In the series, premiering tonight at 11 p.m., Jean-Christophe Novelli, a British-based Frenchman who, we are told, has been voted “the world’s sexiest chef,” takes on nine American students, who range from trained professionals to enthusiastic amateurs.

The manipulation starts with the auditions by the prospective students, who are interviewed and then asked to make an egg dish. Novelli selects some who have clearly failed the test because, he says, he likes them. They happen to be among the more telegenic participants.

Suzanne, a 46-year-old housewife who describes herself as “a big, blond, fluffy hairball out of Orange County,” will be a viewer favorite, as will Carissa, 26, who says she signed up because her future mother-in-law told her she had to learn to cook.

It’s easier for the amateur foodies in the audience to identify with people like that than with the pros who tend to populate shows like “Top Chef” and “Hell’s Kitchen.”

The best-trained participant, on the other hand, comes across as arrogant, so viewers will have someone to root against as well.

In Novelli, the producers have found a truly rare thing: a likable Frenchman.
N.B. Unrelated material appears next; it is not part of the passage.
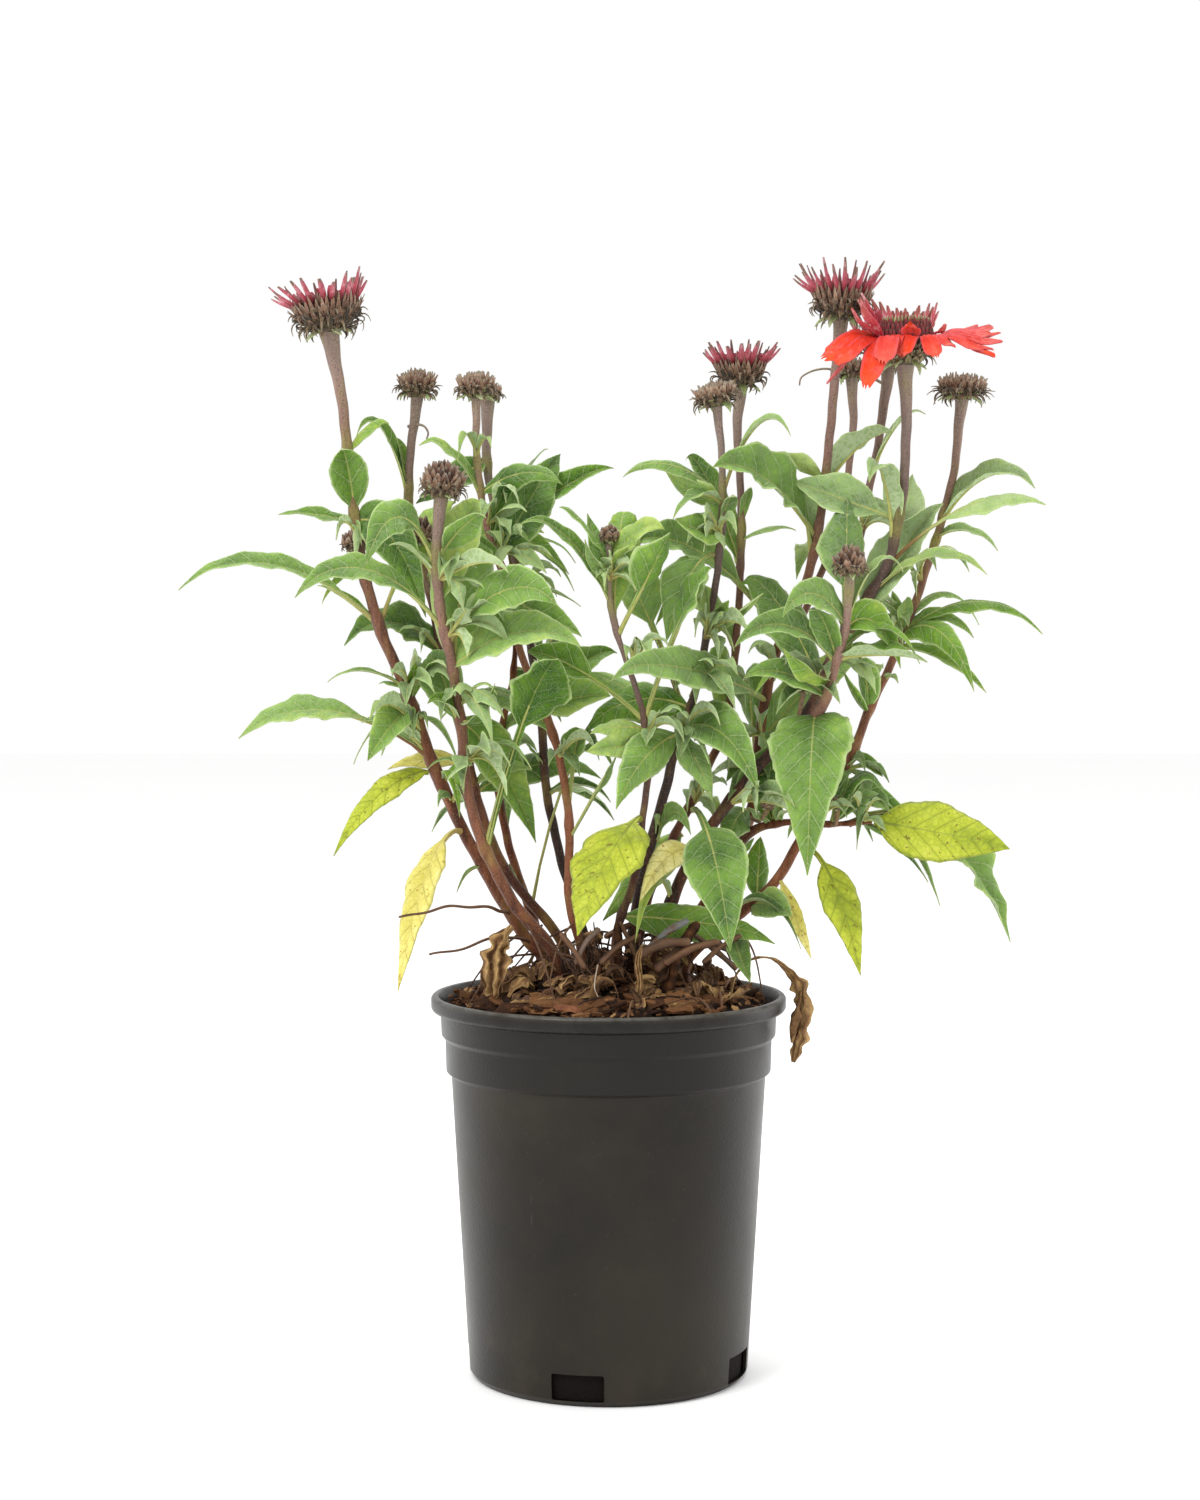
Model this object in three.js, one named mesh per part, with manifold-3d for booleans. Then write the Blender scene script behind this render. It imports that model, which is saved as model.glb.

Upon arriving in Los Angeles, Novelli asks his new assistant if he thinks he will be able to meet “the biggest star ever…Columbo,” then launches into a decent Peter Falk impersonation (“‘Uh, can I ask you a question?...Just one more thing.’ He close the door and he come back again.”)

“I am determined to transform them from cook to chef,” Novelli says of the nine contestants he has selected. Unlike those cooking shows mentioned above, “Chef Academy” doesn’t seem to be mostly about humiliating incompetents. In fact, although each episode will feature a cooking test, the contestants have to fail three times before they are eliminated.

Novelli’s choice of winner in the first test—the contestants are asked to make their signature dish, which, along with the product placements, could make viewers think they’re watching “Top Chef”—seems more driven by dramatic than by culinary imperatives, but it’s still a nice moment.

On the other hand, the producers’ choice to cast an assistant for Novelli is questionable. Josh is a stereotypical gay-seeming gofer (a gayfer?) who doesn’t add much besides bragging that he once was “Miss Tori Spelling’s assistant.”

Viewers have probably stopped expecting to learn any cooking techniques from this type of show, but we do get a tip on how to mince garlic.

“Chef Academy” is definitely cutting back on the amounts of back-stabbing and abuse, but it’s a pleasant change to get cooking without all the agita.



Tom Conroy is a Connecticut writer and longtime TV critic.